Hello friends — happy springtime!!
It’s been a long time since I’ve posted and there is news to report:
A1 TOP PIECE OF NEWS: I have finished the book. Not the novel, but the other book (The Rise and Fall of Jenny Goodguts). It has a gorgeous cover that I will share any day now. I predict it will be available for purchase in two weeks. TWO WEEKS! First I have to review a proof copy, so it is possible that could slow things down a tiny bit, but not much. I feel terrified and excited and proud.
SECOND MOST EXCITING NEWS: I am in a band! We are discussing our name tonight. We have a two-hour show on April 24th at the Evening Star. Our first one. I’ll be performing music live for an audience for the first time since before the kids were born (and long before that). It feels amazing to make live music with other people. I’ve missed it so much.
Local wildlife report: There are two pairs of goldfinches sitting outside of my window right now, hanging out in the blooming dogwood. We also have a resident fox who sits on a log outside my window.
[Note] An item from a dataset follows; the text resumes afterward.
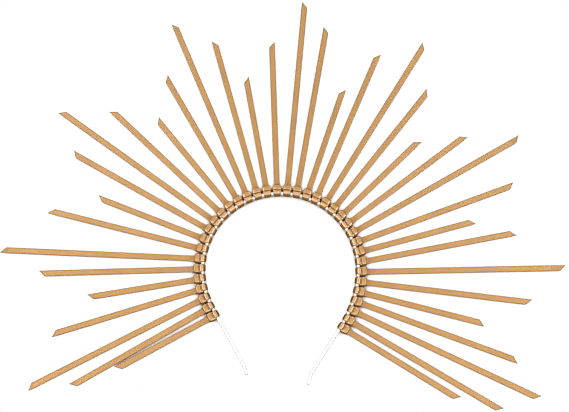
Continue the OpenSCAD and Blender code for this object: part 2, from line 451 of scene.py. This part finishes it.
# %% [markdown]
# ## The headband
#
# The band is a slim moulding, 2.6 mm thick and 5.6 mm deep, with rounded edges. From the
# top of the hoop each side runs down through wide bends and a straight leg, and the tip
# curls out a little. The runs are those of the CAD model, each a length and a turn.

# %% The band's course
HOOP_R = 72.2
BAND_STEP = 1.6


def bend(radius, turn):
    """A run that turns inward by some degrees at a radius."""
    return (radius * math.radians(abs(turn)), math.radians(turn))


def straight(length):
    """A run that doesn't turn."""
    return (length, 0.0)


left_runs = [bend(HOOP_R, 124), straight(58), bend(20, -12), straight(8)]
right_runs = [bend(HOOP_R, 87), bend(95, 31), straight(51), bend(20, -16), straight(8)]


def band_places(runs, step):
    """Places along a right-hand side of the band: x, y, the way outward and the distance."""
    x, y, outward, distance = 0.0, HOOP_R, math.pi / 2, 0.0
    places = [(x, y, outward, distance)]
    for length, turn in runs:
        count = math.ceil(length / step)
        part, angle = length / count, turn / count
        for _ in range(count):
            chord = part if angle == 0 else part * math.sin(angle / 2) / (angle / 2)
            x += chord * math.sin(outward - angle / 2)
            y -= chord * math.cos(outward - angle / 2)
            outward -= angle
            distance += part
            places.append((x, y, outward, distance))
    return places


right_side = band_places(right_runs, BAND_STEP)
left_side = [
    (-x, y, math.pi - outward, distance)
    for x, y, outward, distance in band_places(left_runs, BAND_STEP)
]
print("The band is", round(right_side[-1][3] + left_side[-1][3]), "mm long")

# %% Sweep the band
BAND_THICK = 2.6
BAND_DEEP = 5.6
BAND_ROUND = 1.0
BAND_MIDDLE = 5.8
CORNER_POINTS = 5
TIP_STEP = 10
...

100 Rejections: I have received my first rejection (the first one within the scope of this project, that is). It was from The Sun, not The New Yorker. I am very glad they rejected the piece as now I have had the chance to significantly improve it. I haven’t submitted anything else recently because of trying to finish the book so I’m sitting at 4 total submissions, 1 rejection, no publication.
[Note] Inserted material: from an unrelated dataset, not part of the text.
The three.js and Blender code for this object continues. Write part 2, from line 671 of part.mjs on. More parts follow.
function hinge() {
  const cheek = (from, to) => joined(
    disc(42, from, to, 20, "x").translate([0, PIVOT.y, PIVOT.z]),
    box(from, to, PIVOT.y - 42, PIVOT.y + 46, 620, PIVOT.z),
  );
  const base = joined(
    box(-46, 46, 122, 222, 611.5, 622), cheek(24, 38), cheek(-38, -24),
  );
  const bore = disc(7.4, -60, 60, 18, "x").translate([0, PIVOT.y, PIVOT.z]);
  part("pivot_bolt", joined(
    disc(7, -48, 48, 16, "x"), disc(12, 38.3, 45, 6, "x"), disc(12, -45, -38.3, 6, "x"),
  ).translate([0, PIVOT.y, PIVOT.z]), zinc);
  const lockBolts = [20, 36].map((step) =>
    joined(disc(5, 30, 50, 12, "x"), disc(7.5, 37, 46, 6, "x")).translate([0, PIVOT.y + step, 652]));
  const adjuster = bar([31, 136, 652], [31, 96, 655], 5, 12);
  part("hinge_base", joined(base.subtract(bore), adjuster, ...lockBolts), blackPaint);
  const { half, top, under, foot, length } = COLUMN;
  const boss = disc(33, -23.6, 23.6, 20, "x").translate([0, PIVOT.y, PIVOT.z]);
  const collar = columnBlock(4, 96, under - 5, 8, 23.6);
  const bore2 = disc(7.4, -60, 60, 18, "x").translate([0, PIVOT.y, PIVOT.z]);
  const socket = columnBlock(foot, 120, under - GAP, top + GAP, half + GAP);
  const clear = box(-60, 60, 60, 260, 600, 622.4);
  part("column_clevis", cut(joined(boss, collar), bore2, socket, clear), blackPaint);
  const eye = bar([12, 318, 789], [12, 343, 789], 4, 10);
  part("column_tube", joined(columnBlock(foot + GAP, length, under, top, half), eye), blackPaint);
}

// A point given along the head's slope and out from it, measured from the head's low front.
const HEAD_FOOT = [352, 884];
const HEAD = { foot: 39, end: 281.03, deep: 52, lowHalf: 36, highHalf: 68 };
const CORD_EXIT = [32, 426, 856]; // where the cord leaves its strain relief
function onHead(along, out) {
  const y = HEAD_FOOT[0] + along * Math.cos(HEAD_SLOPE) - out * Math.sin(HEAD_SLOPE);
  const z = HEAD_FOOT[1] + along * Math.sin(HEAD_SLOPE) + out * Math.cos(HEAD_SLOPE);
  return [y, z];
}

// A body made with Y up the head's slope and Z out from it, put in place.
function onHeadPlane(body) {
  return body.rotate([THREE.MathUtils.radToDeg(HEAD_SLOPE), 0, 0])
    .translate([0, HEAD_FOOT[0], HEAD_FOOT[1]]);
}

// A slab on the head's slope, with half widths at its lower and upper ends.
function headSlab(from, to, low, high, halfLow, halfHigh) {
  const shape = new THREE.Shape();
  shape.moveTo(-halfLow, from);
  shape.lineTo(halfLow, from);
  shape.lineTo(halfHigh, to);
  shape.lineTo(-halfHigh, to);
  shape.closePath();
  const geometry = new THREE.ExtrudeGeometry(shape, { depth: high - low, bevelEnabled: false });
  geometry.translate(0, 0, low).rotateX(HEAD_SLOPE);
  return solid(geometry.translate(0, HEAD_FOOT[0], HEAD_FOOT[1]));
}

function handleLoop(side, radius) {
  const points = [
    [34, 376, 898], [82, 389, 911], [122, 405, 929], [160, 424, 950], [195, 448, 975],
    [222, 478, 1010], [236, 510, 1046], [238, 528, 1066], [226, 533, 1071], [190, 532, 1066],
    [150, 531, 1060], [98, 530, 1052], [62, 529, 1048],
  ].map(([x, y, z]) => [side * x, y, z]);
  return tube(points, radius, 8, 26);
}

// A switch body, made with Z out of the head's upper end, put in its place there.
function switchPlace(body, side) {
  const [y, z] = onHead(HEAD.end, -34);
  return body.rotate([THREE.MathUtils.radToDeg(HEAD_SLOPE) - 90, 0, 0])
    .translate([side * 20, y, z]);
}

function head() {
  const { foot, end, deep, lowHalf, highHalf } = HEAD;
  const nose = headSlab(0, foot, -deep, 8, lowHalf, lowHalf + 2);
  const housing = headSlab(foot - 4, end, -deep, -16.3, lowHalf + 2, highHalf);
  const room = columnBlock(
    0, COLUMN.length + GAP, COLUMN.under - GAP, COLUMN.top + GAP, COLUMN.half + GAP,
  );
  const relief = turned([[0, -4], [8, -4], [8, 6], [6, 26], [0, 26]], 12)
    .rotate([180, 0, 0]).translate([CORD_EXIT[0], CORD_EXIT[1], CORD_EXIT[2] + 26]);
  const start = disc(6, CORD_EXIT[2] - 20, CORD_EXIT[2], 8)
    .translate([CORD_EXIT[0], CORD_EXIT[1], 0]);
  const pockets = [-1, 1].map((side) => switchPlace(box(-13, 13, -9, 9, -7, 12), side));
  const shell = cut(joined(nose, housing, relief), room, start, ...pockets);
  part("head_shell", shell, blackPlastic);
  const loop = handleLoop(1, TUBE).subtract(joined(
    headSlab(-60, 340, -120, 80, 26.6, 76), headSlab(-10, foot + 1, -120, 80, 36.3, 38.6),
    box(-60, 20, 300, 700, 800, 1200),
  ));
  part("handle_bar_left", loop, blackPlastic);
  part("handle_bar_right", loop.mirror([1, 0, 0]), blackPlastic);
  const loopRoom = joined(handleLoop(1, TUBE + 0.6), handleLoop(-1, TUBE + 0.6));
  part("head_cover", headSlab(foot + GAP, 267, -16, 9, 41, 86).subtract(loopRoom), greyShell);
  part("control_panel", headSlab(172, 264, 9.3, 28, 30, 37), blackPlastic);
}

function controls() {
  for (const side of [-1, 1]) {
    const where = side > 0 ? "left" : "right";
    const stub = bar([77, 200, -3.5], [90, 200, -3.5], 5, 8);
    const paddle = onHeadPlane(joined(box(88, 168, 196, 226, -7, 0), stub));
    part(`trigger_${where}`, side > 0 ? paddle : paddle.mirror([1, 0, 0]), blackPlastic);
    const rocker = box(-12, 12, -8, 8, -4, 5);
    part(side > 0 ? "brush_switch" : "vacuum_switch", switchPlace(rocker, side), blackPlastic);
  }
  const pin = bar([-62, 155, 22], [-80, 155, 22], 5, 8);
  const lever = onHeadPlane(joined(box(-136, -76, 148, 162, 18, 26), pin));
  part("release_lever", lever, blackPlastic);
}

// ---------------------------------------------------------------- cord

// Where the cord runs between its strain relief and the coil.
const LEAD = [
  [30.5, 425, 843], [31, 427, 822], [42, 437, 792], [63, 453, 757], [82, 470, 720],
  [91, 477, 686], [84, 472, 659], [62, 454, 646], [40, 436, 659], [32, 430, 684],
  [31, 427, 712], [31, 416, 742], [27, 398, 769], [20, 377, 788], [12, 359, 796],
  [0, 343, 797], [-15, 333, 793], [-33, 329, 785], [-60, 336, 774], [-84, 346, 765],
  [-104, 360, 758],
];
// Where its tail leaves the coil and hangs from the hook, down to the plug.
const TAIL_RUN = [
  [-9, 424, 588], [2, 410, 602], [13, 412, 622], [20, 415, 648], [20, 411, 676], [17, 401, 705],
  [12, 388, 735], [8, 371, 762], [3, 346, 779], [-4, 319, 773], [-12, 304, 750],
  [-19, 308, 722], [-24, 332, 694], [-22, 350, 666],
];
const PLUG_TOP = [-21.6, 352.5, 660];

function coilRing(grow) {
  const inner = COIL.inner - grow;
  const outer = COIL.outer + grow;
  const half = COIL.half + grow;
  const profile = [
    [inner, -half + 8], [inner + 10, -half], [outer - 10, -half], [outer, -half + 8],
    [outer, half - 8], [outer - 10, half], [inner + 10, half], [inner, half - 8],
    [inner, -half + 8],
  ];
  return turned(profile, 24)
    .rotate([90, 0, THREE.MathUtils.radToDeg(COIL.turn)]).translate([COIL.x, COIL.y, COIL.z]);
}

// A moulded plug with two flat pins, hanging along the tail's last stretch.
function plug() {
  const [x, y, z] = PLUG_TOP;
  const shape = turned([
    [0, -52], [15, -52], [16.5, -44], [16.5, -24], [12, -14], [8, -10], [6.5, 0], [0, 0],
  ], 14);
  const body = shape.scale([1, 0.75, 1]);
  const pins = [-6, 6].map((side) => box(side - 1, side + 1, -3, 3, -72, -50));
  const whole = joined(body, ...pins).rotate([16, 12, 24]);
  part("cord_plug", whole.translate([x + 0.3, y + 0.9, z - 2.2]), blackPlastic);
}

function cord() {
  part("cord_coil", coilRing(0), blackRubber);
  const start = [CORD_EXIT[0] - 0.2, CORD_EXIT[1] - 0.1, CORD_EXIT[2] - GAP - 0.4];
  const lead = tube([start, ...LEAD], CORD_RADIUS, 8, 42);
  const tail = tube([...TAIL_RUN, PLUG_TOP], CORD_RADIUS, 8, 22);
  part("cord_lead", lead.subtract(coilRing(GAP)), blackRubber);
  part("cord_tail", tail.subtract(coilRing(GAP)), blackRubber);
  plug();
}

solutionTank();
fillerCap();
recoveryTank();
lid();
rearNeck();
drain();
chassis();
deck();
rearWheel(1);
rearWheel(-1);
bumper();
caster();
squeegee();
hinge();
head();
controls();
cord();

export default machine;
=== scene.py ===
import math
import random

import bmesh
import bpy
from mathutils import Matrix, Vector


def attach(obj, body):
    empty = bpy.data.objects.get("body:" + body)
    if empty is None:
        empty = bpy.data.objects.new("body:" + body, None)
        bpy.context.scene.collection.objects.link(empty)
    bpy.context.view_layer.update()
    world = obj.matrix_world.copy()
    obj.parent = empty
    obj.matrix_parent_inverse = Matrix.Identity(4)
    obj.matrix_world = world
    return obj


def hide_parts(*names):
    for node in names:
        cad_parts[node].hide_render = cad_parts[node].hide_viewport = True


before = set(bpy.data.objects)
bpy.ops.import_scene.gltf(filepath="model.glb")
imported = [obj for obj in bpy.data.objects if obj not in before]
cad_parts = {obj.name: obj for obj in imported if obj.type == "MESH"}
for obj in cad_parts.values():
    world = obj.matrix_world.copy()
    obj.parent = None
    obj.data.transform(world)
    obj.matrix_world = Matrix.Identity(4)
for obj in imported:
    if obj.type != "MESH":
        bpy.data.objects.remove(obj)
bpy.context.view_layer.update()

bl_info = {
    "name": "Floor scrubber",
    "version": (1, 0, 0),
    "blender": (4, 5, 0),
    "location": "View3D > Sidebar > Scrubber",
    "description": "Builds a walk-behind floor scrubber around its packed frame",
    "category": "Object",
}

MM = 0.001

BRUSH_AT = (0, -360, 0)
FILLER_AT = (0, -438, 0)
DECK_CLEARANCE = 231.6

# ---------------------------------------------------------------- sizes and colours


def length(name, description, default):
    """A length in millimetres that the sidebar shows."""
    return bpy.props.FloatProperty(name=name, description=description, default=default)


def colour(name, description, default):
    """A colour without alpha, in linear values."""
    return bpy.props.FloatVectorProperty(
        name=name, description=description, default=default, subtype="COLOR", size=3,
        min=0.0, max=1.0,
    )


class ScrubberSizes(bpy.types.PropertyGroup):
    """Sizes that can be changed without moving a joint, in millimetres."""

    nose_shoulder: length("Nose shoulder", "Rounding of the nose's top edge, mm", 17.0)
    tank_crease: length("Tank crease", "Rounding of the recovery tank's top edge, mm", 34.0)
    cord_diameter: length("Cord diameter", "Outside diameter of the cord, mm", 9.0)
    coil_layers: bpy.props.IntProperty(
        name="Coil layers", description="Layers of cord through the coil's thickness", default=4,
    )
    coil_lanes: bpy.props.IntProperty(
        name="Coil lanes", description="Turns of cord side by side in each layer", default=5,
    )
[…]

I’ve started a separate list to track the things I ask for where rejection is possible but that are not a submission of writing for publication. I sent a letter to the literary estate of E.B. White asking to include a quote of his in my book. And I also applied to join The Author’s Guild as an “Emerging Writer.” There was an actual application and you had to answer questions about your plans and publications. You pay a fee to join, so I imagine they are somewhat lenient in expectations in my particular category, but I got in! I’m officially, as of March 7, 2019, a member of The Authors Guild. I have a membership card and everything.
The Stuffed Project is still underway with numerous almost shareable thoughts particularly about Valentine’s Day and the various cultural practices by which we commemorate the births of our children.
Last thing for today, below is the conclusion or final chapter of the upcoming book:
The end of book the first
April 2, 2019
Four years ago I walked outside to buy a sandwich to eat at my desk in my windowless office. Not pregnant, I was wearing maternity pants although my son, my youngest child, was almost two years old. When I arrived back to my desk, I wrote a few paragraphs, my own thoughts that, for once, insisted on taking form.
Today, I’m sitting at home. I ate lunch, some reheated leftovers, hastily at my desk where I can see the buds on the dogwood outside of my window, almost ready to open. I’m wearing my hoody sweatshirt and sweatpants, the same ones depicted on the front cover of this book. The sun is shining.
Nothing has changed.
I’m not a published author. I haven’t finished a novel. I haven’t figured out a master plan, I haven’t found a pot of money, I still feel scared every time I share my words.
Everything has changed.
I have allowed space, I have listened, I have asked for help, I have studied, I have done what scares me anyway, I have sat uncomfortably and waited, I have practiced, and I have learned.
Later this month I am singing, I have a two-hour show at a local bar with a band. We practice every week on Tuesdays after the kids are in bed.
I’ve submitted my writing and received my first rejection. I am practicing every day.
I’m trying to love the world that is. I’m trying not to hide.
I see that I was confused by the certificates. I thought I needed permission. I thought approval provided some guarantee.
This book, the one you are reading that is now at its end, was not the plan. Having read this far, you won’t be surprised to know that there wasn’t a plan. But compiling and publishing all of this introspection was not what I would have imagined as my first big splash (or tiny ripple) into the world of letters.
If I had not lost (most of) the novel, things would be different. But I did lose it. And that led me to a sad but resolute place. And that led to a conversation with my husband about finishing things. And that led to a decision to finish something. And that led to telling a lot of people I was going to publish this book. And that led to revisiting all of these words, and considering them as a whole. And that led to a few minor revelations. And that led to more conversations and questions about why I had not yet taken action to share my writing in the usual ways. And that led to exploring the usual ways to share writing, and to submitting my work for publication, and to more writing, and reading, and waiting, and learning. I believe the novel will be better for all of this. I hope, one day, to say many useful things beautifully and with humor.
But now here I am, with a book all about myself, ready to share with any living human who decides to open the cover.
I can tell you, that’s a scary place to be.
This is why people write novels. And fiction. And non-fiction about things other than themselves. This is why diaries are published when people are dead and why memoirs are told in hindsight, sharing what you want to share, rather than your often tortured and sometimes embarrassing inner thoughts.
But its done. This is what I have made, what I’ve finished. So now it is time to share it. Time to place my intention in the vast ocean of possibility and allow the universe to work through me.
And then I will be ready to make what is next.